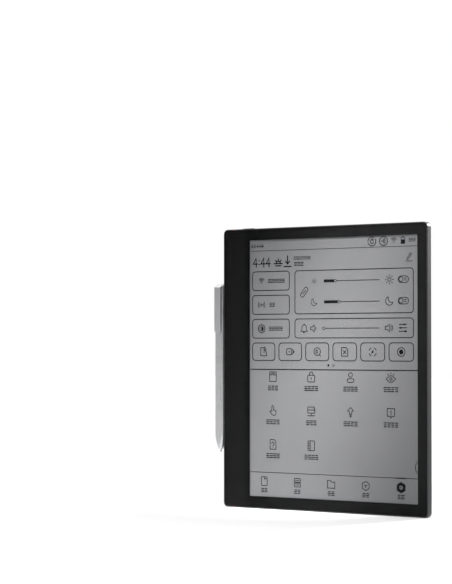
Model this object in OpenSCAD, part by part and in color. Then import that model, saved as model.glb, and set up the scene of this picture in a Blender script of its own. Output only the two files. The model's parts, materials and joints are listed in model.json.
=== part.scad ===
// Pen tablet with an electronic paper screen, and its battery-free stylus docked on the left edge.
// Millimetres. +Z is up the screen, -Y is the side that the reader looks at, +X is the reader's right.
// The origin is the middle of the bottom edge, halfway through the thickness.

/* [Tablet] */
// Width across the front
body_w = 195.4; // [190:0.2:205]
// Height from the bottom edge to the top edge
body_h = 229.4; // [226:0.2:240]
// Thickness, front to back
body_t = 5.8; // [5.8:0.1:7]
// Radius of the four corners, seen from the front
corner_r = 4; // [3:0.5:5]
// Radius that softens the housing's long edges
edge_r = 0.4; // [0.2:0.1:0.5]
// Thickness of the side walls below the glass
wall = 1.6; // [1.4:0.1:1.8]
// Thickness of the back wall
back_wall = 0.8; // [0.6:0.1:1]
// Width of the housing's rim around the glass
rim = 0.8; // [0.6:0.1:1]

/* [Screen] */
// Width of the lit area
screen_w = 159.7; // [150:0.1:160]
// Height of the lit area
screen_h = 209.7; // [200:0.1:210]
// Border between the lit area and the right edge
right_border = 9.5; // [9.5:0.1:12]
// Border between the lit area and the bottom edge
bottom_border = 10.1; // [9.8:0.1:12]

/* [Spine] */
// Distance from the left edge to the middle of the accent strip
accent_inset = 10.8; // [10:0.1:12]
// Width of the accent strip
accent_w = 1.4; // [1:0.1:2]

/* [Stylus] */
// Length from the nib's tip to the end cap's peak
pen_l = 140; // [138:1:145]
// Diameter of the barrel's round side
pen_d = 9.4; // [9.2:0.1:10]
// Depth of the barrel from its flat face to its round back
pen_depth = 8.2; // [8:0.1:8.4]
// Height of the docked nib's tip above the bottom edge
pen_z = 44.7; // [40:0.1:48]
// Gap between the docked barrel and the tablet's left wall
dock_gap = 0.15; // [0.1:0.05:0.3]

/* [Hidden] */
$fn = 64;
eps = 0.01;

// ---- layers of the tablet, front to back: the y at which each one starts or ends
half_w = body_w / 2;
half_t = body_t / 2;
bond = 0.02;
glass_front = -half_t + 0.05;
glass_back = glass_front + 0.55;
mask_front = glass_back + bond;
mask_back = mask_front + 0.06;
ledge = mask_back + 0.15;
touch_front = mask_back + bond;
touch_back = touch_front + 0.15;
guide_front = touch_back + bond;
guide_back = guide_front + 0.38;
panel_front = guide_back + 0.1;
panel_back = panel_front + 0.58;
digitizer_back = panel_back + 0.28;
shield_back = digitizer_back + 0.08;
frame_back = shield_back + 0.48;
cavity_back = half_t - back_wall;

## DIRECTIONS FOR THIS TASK
Output all of the data again. Match it exactly.

## ANSWER TO THIS PROBLEM
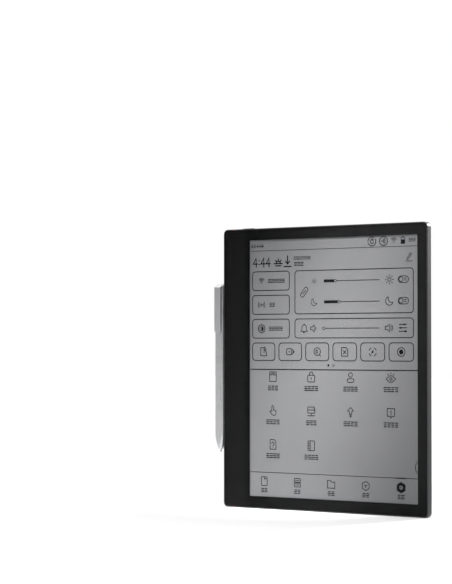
Model this object in OpenSCAD, part by part and in color. Then import that model, saved as model.glb, and set up the scene of this picture in a Blender script of its own. Output only the two files. The model's parts, materials and joints are listed in model.json.
=== part.scad ===
// Pen tablet with an electronic paper screen, and its battery-free stylus docked on the left edge.
// Millimetres. +Z is up the screen, -Y is the side that the reader looks at, +X is the reader's right.
// The origin is the middle of the bottom edge, halfway through the thickness.

/* [Tablet] */
// Width across the front
body_w = 195.4; // [190:0.2:205]
// Height from the bottom edge to the top edge
body_h = 229.4; // [226:0.2:240]
// Thickness, front to back
body_t = 5.8; // [5.8:0.1:7]
// Radius of the four corners, seen from the front
corner_r = 4; // [3:0.5:5]
// Radius that softens the housing's long edges
edge_r = 0.4; // [0.2:0.1:0.5]
// Thickness of the side walls below the glass
wall = 1.6; // [1.4:0.1:1.8]
// Thickness of the back wall
back_wall = 0.8; // [0.6:0.1:1]
// Width of the housing's rim around the glass
rim = 0.8; // [0.6:0.1:1]

/* [Screen] */
// Width of the lit area
screen_w = 159.7; // [150:0.1:160]
// Height of the lit area
screen_h = 209.7; // [200:0.1:210]
// Border between the lit area and the right edge
right_border = 9.5; // [9.5:0.1:12]
// Border between the lit area and the bottom edge
bottom_border = 10.1; // [9.8:0.1:12]

/* [Spine] */
// Distance from the left edge to the middle of the accent strip
accent_inset = 10.8; // [10:0.1:12]
// Width of the accent strip
accent_w = 1.4; // [1:0.1:2]

/* [Stylus] */
// Length from the nib's tip to the end cap's peak
pen_l = 140; // [138:1:145]
// Diameter of the barrel's round side
pen_d = 9.4; // [9.2:0.1:10]
// Depth of the barrel from its flat face to its round back
pen_depth = 8.2; // [8:0.1:8.4]
// Height of the docked nib's tip above the bottom edge
pen_z = 44.7; // [40:0.1:48]
// Gap between the docked barrel and the tablet's left wall
dock_gap = 0.15; // [0.1:0.05:0.3]

/* [Hidden] */
$fn = 64;
eps = 0.01;

// ---- layers of the tablet, front to back: the y at which each one starts or ends
half_w = body_w / 2;
half_t = body_t / 2;
bond = 0.02;
glass_front = -half_t + 0.05;
glass_back = glass_front + 0.55;
mask_front = glass_back + bond;
mask_back = mask_front + 0.06;
ledge = mask_back + 0.15;
touch_front = mask_back + bond;
touch_back = touch_front + 0.15;
guide_front = touch_back + bond;
guide_back = guide_front + 0.38;
panel_front = guide_back + 0.1;
panel_back = panel_front + 0.58;
digitizer_back = panel_back + 0.28;
shield_back = digitizer_back + 0.08;
frame_back = shield_back + 0.48;
cavity_back = half_t - back_wall;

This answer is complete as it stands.